*TASK TO CARRY OUT*
Set out every line bearing the string "None".

--- start INFORMATION SUPPLIED ---

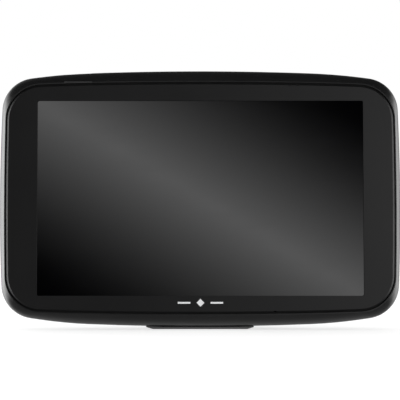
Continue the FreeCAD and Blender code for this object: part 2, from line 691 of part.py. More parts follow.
def make_arm():
    """Folding arm, hinge barrel and the round head that holds the suction cup."""
    body = make_plain("mount_arm", ["head_plate", "hub", "arm_high", "arm_low", "barrel"],
                      ["bore", "hub_bore", "arm_dish"])
    rounds(body, "pilot", head_screw_spots(), True)
    remove(body, "pin_track")


def make_ring():
    """Knurled locking ring, drawn round its own centre and then placed."""
    body = make_plain("lock_ring", ["ring_outer"], ["ring_inner", "ring_grip"])
    pattern = body.newObject("PartDesign::PolarPattern", "Grips")
    pattern.Originals = [body.getObject("Solid_ring_grip")]
    axis = [item for item in body.Origin.OriginFeatures if item.Role == "Y_Axis"][0]
    pattern.Axis = (axis, [""])
    pattern.Angle = 360
    pattern.setExpression("Occurrences", "Sizes.grip_count")
    body.Tip = pattern
    body.setExpression("Placement.Base.z", "Sizes.head_z")


def make_retainer():
    body = make_plain("ring_retainer", ["retainer"], ["retainer_bore"])
    rounds(body, "retainer_hole", head_screw_spots(), True)
    rounds(body, "head_seat", head_screw_spots(), True)


def make_cup():
    """Rubber suction cup with a shallow hollow face and a lifting tab."""
    cone = doc.addObject("Part::Cone", "cup_flare")
    cone.Placement = Placement(Vector(), Rotation(Vector(1, 0, 0), -90))
    cone.setExpression("Radius1", "Sizes.cup_radius - Sizes.cup_flare")
    cone.setExpression("Radius2", "Sizes.cup_radius")
    cone.setExpression("Height", "Sizes.cup_flare_thick")
    cone.setExpression("Placement.Base.y", "Sizes.cup_front")
    cone.setExpression("Placement.Base.z", "Sizes.head_z")
    edge = rod("cup_edge", "Sizes.cup_radius",
               "Sizes.cup_back - Sizes.cup_front - Sizes.cup_flare_thick",
               ("0", "Sizes.cup_front + Sizes.cup_flare_thick", "Sizes.head_z"), "Y")
    tab = block("cup_tab", ("Sizes.tab_width", "Sizes.tab_thick", "Sizes.tab_height"),
                ("-Sizes.tab_width / 2", "Sizes.cup_back - Sizes.tab_thick",
                 "Sizes.head_z + Sizes.cup_radius - Sizes.tab_root"))
    ball = doc.addObject("Part::Sphere", "cup_hollow")
    ball.setExpression("Radius", "Sizes.cup_hollow_radius")
    ball.setExpression("Placement.Base.y",
                       "Sizes.cup_back - Sizes.cup_hollow_depth + Sizes.cup_hollow_radius")
    ball.setExpression("Placement.Base.z", "Sizes.head_z")
    keep(cut("cup_solid", fuse("cup_whole", [cone, edge, tab]), [ball]), "suction_cup")


def make_stem():
    """Stem of the suction cup and the cross pin that the lock ring's ramps pull back."""
    stem = rod("stem_rod", "Sizes.stem_radius", "Sizes.stem_thick",
               ("0", "Sizes.stem_low", "Sizes.head_z"), "Y")
    start = ("-Sizes.cross_pin_half", "Sizes.cross_pin_y", "Sizes.head_z")
    hole = rod("stem_hole", "Sizes.cross_pin_radius + Sizes.cross_pin_slack",
               "2 * Sizes.cross_pin_half", start, "X")
    keep(cut("stem_solid", stem, [hole]), "cup_stem")
    keep(rod("cross_pin", "Sizes.cross_pin_radius", "2 * Sizes.cross_pin_half", start, "X"),
         "stem_pin")


def hinge_round(name, row, radius):
    """Part cylinder on the fold hinge's axis, as long as its row of the HINGE table says."""
    prefix = "Sizes." + row + "_"
    start = (prefix + "low", "Sizes.pivot_y", "Sizes.pivot_z")
    return rod(name, radius, prefix + "thick", start, "X")


def make_hinge():
    """Hinge pin, and a washer at each end of the arm's barrel."""
    keep(hinge_round("hinge_rod", "hinge_rod", "Sizes.hinge_rod_radius"), "hinge_pin")
    rings = []
    for row in ("washer_right", "washer_left"):
        disc = hinge_round(row + "_disc", row, "Sizes.%s_radius" % row)
        bore = hinge_round(row + "_bore", row, "Sizes.pin_radius + Sizes.pin_slack")
        rings.append(cut(row, disc, [bore]))
    group = doc.addObject("Part::Compound", "hinge_washers")
    group.Links = rings
    keep(group, "hinge_washers")


def make_everything():
    make_front_frame()
    make_front_bezel()
    make_seal()
    make_rear_shell()
    make_plain("panel_gasket", ["gasket"], ["gasket_window"])
    make_plain("touch_panel", ["touch"], [])
    make_plain("lcd_cell", ["liquid_cell"], [])
    make_plain("light_guide", ["light_guide"], [])
    make_plain("display_tray", ["tray"], ["tray_hollow"])
    make_chassis()
    make_board()
    make_plain("processor_shield", ["processor"], ["processor_room"])
    make_plain("memory_shield", ["memory"], ["memory_room"])
    make_plain("thermal_pad", ["thermal"], [])
    make_plain("battery", ["battery"], [])
    make_plain("battery_foam", ["foam"], [])
    make_plain("battery_plug", ["plug"], [])
    make_plain("display_ribbon", ["ribbon"], [])
    make_plain("antenna_shelf", ["antenna_shelf"], [])
    make_plain("gps_antenna", ["antenna"], [])
    make_plain("usb_socket", ["usb"], ["usb_mouth"])
    make_plain("card_socket", ["card"], ["card_mouth"])
    make_plain("power_switch", ["switch"], [])
    make_plain("power_button", ["button_cap", "button_flange"], [])
    make_plain("status_pipe", ["status_pipe"], [])
    make_plain("mic_boot", ["mic_boot"], ["mic_bore"])
    make_plain("microphone", ["microphone"], [])
    make_plain("loudspeaker", ["speaker", "speaker_back"], ["speaker_cone"])
    make_plain("speaker_gasket", ["speaker_ring"], ["speaker_ring_bore"])
    make_plain("speaker_mesh", ["speaker_mesh"], [])
    make_plain("label_plate", ["label_plate"], [])
    make_mark()
    screws("case_screws", case_screw_spots())
    screws("board_screws", board_screw_spots())
    screws("bracket_screws", bracket_screw_spots())
    make_bracket()
    make_hinge()
    make_arm()
    make_ring()
    make_retainer()
    screws("head_screws", head_screw_spots())
    make_stem()
    make_cup()


def check(part):
    """Stop if a sub-part or any feature inside it failed."""
    members = [part] + list(getattr(part, "Group", []))
    for member in members:
        if "Invalid" in member.State or "Error" in member.State:
            raise RuntimeError("%s: %s is in error" % (part.Label, member.Name))
    if part.Shape.isNull() or not part.Shape.isValid() or part.Shape.Volume <= 0:
        raise RuntimeError(part.Label + " has no valid solid")


parts = []
stored = []
for word, value in SHARED.items():
    store(word, value)
store_table(OUTLINES, OUTLINE_WORDS)
store_table(FRONT, FRONT_WORDS)
store_table(ABOVE, ABOVE_WORDS)
store_table(SIDE, SIDE_WORDS)
store_table(ROUND, ROUND_WORDS)
store_table(HINGE, HINGE_WORDS)
store_table(HOLES, HOLE_WORDS)
store_table(SCREWS, SCREW_WORDS)
doc.recompute()
make_everything()
doc.recompute()
os.makedirs("parts", exist_ok=True)
for part in parts:
    check(part)
    part.Shape.exportStep("parts/" + part.Label + ".step")
    box = part.Shape.BoundBox
    print("%-18s solids %d volume %9.2f  x %.2f %.2f  y %.2f %.2f  z %.2f %.2f" % (
        part.Label, len(part.Shape.Solids), part.Shape.Volume,
        box.XMin, box.XMax, box.YMin, box.YMax, box.ZMin, box.ZMax))
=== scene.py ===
"""Looks of the portable navigator: materials, small trim pieces, lights and camera.

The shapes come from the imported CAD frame; nothing in it is moved here.
"""
import json
import math

import bmesh
import bpy
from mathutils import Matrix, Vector

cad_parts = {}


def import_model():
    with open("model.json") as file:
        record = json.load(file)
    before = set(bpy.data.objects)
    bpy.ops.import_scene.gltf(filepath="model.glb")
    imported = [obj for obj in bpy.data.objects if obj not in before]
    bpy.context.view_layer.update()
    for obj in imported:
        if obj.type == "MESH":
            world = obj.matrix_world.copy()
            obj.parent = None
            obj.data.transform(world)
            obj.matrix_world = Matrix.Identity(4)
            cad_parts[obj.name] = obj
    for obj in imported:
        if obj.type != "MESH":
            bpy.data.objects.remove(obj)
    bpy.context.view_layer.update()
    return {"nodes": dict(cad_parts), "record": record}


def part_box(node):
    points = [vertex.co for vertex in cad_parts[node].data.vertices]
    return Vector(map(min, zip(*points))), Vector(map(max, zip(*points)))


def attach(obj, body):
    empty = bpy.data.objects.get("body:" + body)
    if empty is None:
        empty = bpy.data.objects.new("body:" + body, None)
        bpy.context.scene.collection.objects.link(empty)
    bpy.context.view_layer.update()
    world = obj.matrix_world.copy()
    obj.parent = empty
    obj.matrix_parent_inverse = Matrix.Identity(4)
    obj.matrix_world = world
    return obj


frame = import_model()
NODES = frame["nodes"]
MM = 0.001


# ---------------------------------------------------------------- places read from the frame
def span(node):
    """Lowest and highest corner of one CAD node."""
    low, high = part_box(node)
    return Vector(low), Vector(high)


FRAME_LOW, FRAME_HIGH = span("front_frame")
GLASS_FACE = span("touch_panel")[0].y
CUP_LOW, CUP_HIGH = span("suction_cup")
RING_LOW, RING_HIGH = span("lock_ring")
BUTTON_LOW, BUTTON_HIGH = span("power_button")
BODY_MIDDLE = (FRAME_LOW + FRAME_HIGH) / 2
RING_MIDDLE = (RING_LOW + RING_HIGH) / 2
GASKET_LOW, GASKET_HIGH = span("panel_gasket")
GASKET_MARGIN = Vector((8.1, 0, 6.65)) * MM     # the gasket is this much larger than the window
WINDOW_SIZE = GASKET_HIGH - GASKET_LOW - GASKET_MARGIN

# ---------------------------------------------------------------- studio
EYE_DISTANCE = 0.5145      # camera in front of the frame's rear edge
EYE_DROP = 0.0238          # and this much lower than the middle of the housing
EYE_SIDE = -0.008          # and slightly to the left
PICTURE_SIDE = 0.0         # middle of the picture against the middle of the housing
PICTURE_RISE = -0.63 * MM
LENS = 114.1               # millimetres, on a sensor this wide
SENSOR = 36
DOME = 0.8                 # even soft light on matt surfaces
LOW_GLOW = 0.45            # what shiny surfaces mirror from below
HIGH_GLOW = 0.02           # and from above
BACK_GLOW = 0.45           # and from the white wall behind
LEFT_BOX = 11.5            # side softboxes as the glossy frame mirrors them
RIGHT_BOX = 7.0
FLOOR_GLOW = 0.62          # the floor is a softly lit table top
SHEET_PEAK = 2.25          # slanted sheet mirrored in the display
SHEET_REACH = 0.95         # where the sheet ends, as a share of the way to the dark corners
SHEET_FALL = 2.12          # how steeply it fades
BOX_FALL = 3.0             # how steeply the side softboxes fade towards the front
FRONT_LAMP = (0.6, -0.95, 0.1)
BACK_LAMP = (-0.8, 0.9, 0.7)
FLOOR_HALF = 6.0

# ---------------------------------------------------------------- trim sizes in millimetres
INK = 0.02                 # thickness of printed ink
RIB_INNER = 28.9           # rib on the cup's front, between the retainer and the cup's rim
RIB_OUTER = 29.6
RIB_PROUD = 0.35
RIB_ROOT = 0.1             # part of a rib sunk in the piece that carries it
CUP_DEPTH = 1.4            # middle of the cup's hollow face
CUP_CURVE = 280            # its radius
SEAL_RINGS = (26, 23, 20)
TAB_RIB_PITCH = 1.5
MARK_GAP = 0.3             # between a turn mark and the ring's outer edge
MARK_TURN = 0.024          # angle that a turn mark covers
CREASE = 32                # edges sharper than this many degrees stay sharp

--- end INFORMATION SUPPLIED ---

*OUTPUT*
            obj.parent = None
    if empty is None:
        empty = bpy.data.objects.new("body:" + body, None)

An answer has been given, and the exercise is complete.